▶ _DATASET EXCERPTS_

■ ■ ■

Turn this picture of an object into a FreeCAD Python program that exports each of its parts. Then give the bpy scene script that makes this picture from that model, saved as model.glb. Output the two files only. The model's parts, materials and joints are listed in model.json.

■ ■ ■

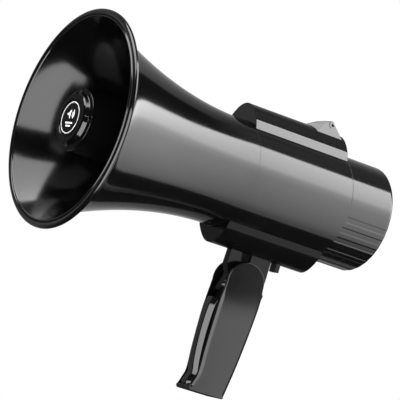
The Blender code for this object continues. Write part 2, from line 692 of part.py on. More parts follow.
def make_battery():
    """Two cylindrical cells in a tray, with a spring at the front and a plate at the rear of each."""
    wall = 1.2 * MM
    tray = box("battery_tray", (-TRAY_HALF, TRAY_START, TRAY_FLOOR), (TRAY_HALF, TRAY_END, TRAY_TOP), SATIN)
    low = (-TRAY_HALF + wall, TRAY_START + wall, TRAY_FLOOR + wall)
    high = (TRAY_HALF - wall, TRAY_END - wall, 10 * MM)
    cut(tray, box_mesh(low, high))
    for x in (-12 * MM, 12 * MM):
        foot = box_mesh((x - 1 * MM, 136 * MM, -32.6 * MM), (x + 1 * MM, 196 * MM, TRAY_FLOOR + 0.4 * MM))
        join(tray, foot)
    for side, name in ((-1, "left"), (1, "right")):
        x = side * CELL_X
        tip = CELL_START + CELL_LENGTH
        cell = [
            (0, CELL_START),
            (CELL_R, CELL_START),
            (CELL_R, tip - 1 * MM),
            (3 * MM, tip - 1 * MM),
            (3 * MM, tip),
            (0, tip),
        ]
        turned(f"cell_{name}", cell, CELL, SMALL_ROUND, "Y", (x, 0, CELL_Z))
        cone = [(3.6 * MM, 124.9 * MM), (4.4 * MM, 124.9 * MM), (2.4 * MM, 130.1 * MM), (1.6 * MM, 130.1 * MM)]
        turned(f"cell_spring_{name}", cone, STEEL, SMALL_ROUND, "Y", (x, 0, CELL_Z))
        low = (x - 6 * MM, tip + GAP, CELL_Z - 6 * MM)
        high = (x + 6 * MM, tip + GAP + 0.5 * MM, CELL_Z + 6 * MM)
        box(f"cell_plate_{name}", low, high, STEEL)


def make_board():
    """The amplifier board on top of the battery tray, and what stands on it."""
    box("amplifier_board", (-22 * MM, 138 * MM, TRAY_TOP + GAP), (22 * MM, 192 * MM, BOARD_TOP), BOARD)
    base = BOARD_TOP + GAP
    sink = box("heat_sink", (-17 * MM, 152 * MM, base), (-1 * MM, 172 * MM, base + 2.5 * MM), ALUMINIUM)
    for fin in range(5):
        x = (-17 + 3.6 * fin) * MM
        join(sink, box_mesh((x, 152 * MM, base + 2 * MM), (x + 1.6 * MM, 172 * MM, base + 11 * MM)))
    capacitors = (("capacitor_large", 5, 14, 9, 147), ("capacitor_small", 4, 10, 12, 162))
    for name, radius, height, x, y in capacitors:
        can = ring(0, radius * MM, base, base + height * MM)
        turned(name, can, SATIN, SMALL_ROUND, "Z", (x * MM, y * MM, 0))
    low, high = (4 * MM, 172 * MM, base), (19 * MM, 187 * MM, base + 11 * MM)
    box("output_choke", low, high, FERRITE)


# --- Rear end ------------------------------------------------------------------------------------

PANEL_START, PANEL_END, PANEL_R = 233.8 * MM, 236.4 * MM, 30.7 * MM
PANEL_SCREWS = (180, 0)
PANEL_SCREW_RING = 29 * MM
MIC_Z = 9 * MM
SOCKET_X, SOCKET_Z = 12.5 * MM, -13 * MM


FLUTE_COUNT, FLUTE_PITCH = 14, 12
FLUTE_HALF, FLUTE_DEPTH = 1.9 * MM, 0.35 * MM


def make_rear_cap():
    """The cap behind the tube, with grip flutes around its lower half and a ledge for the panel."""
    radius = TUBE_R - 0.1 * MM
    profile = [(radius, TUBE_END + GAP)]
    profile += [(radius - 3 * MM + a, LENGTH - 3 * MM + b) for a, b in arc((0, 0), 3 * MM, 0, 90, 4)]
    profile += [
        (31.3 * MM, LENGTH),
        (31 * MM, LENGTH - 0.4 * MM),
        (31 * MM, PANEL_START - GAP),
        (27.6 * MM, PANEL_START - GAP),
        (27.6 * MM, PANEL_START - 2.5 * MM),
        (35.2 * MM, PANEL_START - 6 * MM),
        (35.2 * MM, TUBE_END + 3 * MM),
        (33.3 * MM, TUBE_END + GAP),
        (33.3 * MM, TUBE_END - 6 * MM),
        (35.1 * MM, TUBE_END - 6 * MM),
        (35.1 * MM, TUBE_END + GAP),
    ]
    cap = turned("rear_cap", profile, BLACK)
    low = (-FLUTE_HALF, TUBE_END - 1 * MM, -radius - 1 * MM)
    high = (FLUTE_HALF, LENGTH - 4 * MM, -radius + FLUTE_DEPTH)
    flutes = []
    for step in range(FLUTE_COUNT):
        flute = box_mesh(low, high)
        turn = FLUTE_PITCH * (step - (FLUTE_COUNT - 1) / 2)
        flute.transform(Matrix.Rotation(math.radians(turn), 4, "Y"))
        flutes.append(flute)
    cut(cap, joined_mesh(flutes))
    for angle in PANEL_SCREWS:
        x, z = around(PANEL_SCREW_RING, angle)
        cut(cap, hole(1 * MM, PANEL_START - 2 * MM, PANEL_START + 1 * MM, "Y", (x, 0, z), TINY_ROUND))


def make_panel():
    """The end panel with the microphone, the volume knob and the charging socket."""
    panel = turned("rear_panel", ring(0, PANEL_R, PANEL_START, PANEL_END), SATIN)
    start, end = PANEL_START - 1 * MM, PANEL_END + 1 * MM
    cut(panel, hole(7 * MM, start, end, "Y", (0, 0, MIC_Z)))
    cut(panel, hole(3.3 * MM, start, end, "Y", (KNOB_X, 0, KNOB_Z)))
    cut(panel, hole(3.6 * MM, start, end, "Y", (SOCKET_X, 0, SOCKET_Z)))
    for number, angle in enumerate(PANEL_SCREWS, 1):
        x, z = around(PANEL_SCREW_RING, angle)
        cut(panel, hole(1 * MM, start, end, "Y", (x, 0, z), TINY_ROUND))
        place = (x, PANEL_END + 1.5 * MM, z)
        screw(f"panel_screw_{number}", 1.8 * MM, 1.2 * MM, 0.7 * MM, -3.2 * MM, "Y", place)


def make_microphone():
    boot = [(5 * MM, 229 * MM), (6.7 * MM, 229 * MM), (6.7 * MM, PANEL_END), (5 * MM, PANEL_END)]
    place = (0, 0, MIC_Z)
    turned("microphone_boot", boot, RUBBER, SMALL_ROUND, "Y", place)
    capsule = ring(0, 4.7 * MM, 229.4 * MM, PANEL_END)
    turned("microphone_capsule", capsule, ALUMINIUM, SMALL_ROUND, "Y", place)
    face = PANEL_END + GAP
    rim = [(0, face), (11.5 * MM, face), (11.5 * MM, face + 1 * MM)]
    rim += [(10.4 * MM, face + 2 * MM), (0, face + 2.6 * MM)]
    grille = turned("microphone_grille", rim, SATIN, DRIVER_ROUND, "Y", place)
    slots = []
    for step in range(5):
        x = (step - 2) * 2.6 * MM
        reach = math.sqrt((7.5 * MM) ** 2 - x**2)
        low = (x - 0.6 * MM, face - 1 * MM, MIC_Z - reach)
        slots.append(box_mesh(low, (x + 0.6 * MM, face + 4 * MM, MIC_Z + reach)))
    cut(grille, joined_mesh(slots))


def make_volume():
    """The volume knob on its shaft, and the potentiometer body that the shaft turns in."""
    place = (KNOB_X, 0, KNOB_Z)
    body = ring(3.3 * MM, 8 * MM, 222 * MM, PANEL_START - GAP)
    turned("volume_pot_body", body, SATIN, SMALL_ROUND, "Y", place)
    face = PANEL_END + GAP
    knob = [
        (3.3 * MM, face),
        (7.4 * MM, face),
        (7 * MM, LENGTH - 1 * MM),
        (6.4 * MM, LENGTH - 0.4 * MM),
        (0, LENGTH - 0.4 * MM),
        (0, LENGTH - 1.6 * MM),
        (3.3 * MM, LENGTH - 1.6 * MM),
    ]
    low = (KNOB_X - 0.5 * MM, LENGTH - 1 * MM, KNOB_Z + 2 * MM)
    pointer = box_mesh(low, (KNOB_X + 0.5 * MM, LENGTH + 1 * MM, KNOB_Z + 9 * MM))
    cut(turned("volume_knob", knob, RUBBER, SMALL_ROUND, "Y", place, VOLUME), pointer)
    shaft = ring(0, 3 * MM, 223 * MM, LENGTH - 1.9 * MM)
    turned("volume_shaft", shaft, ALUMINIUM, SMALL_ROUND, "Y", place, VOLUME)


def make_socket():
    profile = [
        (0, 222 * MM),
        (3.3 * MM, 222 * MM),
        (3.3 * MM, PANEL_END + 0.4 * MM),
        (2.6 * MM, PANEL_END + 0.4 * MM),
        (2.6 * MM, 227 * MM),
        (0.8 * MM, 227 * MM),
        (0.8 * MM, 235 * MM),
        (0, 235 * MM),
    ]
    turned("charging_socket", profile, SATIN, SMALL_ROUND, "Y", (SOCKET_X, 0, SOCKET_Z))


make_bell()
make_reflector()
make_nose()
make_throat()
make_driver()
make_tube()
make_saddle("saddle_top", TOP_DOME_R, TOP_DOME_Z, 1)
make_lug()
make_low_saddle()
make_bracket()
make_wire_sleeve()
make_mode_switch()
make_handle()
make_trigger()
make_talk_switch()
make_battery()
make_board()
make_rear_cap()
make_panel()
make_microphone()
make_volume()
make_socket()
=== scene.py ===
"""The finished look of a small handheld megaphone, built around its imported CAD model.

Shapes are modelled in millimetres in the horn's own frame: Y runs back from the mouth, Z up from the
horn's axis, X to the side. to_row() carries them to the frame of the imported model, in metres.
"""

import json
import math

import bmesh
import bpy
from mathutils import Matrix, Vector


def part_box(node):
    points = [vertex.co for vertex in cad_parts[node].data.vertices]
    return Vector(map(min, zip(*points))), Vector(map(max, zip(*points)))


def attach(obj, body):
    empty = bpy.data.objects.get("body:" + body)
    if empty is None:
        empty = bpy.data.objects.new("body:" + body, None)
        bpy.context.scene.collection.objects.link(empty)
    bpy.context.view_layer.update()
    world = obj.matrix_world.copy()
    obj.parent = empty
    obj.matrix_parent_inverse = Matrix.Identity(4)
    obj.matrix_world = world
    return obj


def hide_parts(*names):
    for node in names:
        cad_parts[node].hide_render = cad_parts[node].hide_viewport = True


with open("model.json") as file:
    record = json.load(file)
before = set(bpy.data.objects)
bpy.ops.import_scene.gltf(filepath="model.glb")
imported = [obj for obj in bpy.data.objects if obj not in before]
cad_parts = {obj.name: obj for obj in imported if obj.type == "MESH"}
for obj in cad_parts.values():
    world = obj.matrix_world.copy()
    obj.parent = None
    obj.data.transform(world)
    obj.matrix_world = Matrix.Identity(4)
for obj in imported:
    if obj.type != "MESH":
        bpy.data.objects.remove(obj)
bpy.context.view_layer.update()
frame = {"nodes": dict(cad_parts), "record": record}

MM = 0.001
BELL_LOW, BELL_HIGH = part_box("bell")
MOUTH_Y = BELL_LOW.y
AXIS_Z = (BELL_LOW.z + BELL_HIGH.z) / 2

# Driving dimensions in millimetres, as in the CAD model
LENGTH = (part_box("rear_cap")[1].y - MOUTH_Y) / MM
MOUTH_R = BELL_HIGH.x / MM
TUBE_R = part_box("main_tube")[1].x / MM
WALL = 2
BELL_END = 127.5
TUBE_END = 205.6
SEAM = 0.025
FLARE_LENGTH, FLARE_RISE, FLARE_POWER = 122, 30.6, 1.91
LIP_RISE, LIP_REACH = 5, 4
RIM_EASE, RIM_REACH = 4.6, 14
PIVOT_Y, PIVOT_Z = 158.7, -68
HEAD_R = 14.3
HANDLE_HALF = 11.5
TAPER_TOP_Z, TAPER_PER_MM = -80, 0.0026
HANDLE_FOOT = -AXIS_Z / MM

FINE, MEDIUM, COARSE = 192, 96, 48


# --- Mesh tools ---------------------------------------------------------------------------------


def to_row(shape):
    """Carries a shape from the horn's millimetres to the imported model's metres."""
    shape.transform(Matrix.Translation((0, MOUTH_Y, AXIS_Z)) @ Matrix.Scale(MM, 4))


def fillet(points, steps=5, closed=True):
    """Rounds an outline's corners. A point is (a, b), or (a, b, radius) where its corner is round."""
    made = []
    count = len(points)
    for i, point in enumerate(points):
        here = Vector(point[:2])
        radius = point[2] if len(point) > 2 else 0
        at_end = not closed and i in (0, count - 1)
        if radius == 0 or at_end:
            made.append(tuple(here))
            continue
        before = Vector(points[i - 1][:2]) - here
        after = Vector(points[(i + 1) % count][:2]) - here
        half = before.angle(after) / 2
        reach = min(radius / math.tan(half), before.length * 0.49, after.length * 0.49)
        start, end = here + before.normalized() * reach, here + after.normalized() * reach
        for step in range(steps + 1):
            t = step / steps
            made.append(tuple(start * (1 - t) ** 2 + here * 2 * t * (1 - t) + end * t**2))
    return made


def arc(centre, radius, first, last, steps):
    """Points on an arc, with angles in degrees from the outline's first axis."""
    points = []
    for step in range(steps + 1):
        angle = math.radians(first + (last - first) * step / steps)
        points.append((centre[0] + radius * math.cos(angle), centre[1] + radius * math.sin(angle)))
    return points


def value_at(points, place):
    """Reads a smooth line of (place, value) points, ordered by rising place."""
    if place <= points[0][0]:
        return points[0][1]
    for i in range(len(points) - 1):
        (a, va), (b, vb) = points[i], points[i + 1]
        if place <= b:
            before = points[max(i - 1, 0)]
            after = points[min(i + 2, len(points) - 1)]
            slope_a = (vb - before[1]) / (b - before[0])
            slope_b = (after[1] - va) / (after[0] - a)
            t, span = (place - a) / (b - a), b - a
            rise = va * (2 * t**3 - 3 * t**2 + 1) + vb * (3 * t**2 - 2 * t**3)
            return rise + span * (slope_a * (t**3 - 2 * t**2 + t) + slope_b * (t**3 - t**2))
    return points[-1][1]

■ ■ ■

▶ _PROBLEM TO SOLVE_
Retype the records above, but only those lines that fall between the line containing "The Blender code" and the line containing "low, high, STEEL)", with both of those lines included, exactly as written.

▶ _TASK RESPONSE_
The Blender code for this object continues. Write part 2, from line 692 of part.py on. More parts follow.
def make_battery():
    """Two cylindrical cells in a tray, with a spring at the front and a plate at the rear of each."""
    wall = 1.2 * MM
    tray = box("battery_tray", (-TRAY_HALF, TRAY_START, TRAY_FLOOR), (TRAY_HALF, TRAY_END, TRAY_TOP), SATIN)
    low = (-TRAY_HALF + wall, TRAY_START + wall, TRAY_FLOOR + wall)
    high = (TRAY_HALF - wall, TRAY_END - wall, 10 * MM)
    cut(tray, box_mesh(low, high))
    for x in (-12 * MM, 12 * MM):
        foot = box_mesh((x - 1 * MM, 136 * MM, -32.6 * MM), (x + 1 * MM, 196 * MM, TRAY_FLOOR + 0.4 * MM))
        join(tray, foot)
    for side, name in ((-1, "left"), (1, "right")):
        x = side * CELL_X
        tip = CELL_START + CELL_LENGTH
        cell = [
            (0, CELL_START),
            (CELL_R, CELL_START),
            (CELL_R, tip - 1 * MM),
            (3 * MM, tip - 1 * MM),
            (3 * MM, tip),
            (0, tip),
        ]
        turned(f"cell_{name}", cell, CELL, SMALL_ROUND, "Y", (x, 0, CELL_Z))
        cone = [(3.6 * MM, 124.9 * MM), (4.4 * MM, 124.9 * MM), (2.4 * MM, 130.1 * MM), (1.6 * MM, 130.1 * MM)]
        turned(f"cell_spring_{name}", cone, STEEL, SMALL_ROUND, "Y", (x, 0, CELL_Z))
        low = (x - 6 * MM, tip + GAP, CELL_Z - 6 * MM)
        high = (x + 6 * MM, tip + GAP + 0.5 * MM, CELL_Z + 6 * MM)
        box(f"cell_plate_{name}", low, high, STEEL)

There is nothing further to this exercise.